Minor back roads are generally more scenic than main highways ... but there are exceptions to that rule, such as this delightful section of Highway 1 in Western Australia's deep south. It may be a main road, but the curvy undulating route through magnificent forest is as enjoyable as many scenic drives you need to detour for.
The section I'm referring to is on the Southwest Highway (national route 1) between Manjimup and Walpole. The whole road is pleasant, but the part that really floats my boat is the section south of the Northcliffe turn-off, through the Shannon National Park and to the south of it.
So what makes it a scenic drive? Big trees are the obvious drawcard. Karri trees - the world's third tallest tree species - are native to this corner of Western Australia and nowhere else. The road goes through some magnificent expanses of these majestic giants, in many places growing very close to the road and enclosing it in a sort of tree-canopy tunnel.
It's not all karri, though. The giants alternate with patches of jarrah, marri and low-growing heathland according to local conditions. One minute you're in regular jarrah, then the mix will tend towards mostly karri, then open out into a stretch of smaller trees and shrubs.
Further south the karri congregates onto granite hills ... thickly wooded islands in a sea of open heath. Driving towards one of these, the light suddenly dims upon plunging into dense karri, as if entering a tunnel.
In other words, the scenery changes. Plenty of tall trees, but enough other trees and environments to mix it up and make the ride more interesting.
The one thing you won't find is human civilisation. There are farms near the road at the Manjimup end, and a couple near Walpole, but otherwise the whole route is unpopulated native bush. Mostly state forest or national park.
But wait, there's more. The road itself has enough twists, turns, hills and gullies to engage anyone who enjoys the sensation of driving on scenic country roads. If there is any other traffic, it is normally light enough to not detract from the journey.
Getting stuck behind a caravan is the most likely annoyance, with overtaking opportunities being almost zero. I avoid popular periods and have never had to follow a caravan, but long weekends and holidays could be different. If slow traffic gets in the way, letting it get ahead by stopping in one of the roadside rest areas is an option ... and an opportunity to breathe the clean air.
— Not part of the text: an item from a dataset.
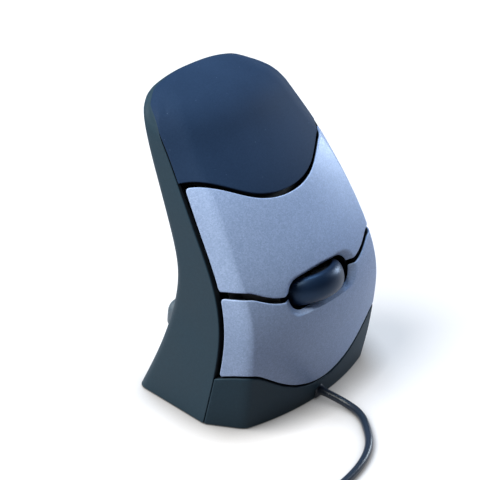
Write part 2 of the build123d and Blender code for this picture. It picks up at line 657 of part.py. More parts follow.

Much of the road is also rather narrow. The bitumen surface is wide enough for one lane each way, but with little room to spare, no firm shoulder for much of the route, and often with trees close to the edge. To me this minimises intrusion into the environment and makes it more attractive. Like a minor back road, but with a sealed surface.
However, to the Main Roads Department, the narrowness makes it hazardous. Some widening is planned ... which would require knocking down some of the trees that make it so scenic. I think it's safe enough if you stick to the speed limit, or slower if wet, and stay alert and focussed. But it seems that not everyone drives like that. The lack of room may not itself be a hazard, it just means there is little margin for error if something were to go wrong.
A few points to note ...
This lovely piece of highway is both a pleasant driving experience, and an exception to a rule. In a country like Australia with so many undeveloped and unpopulated areas, not all the best scenic drives are away from the main roads.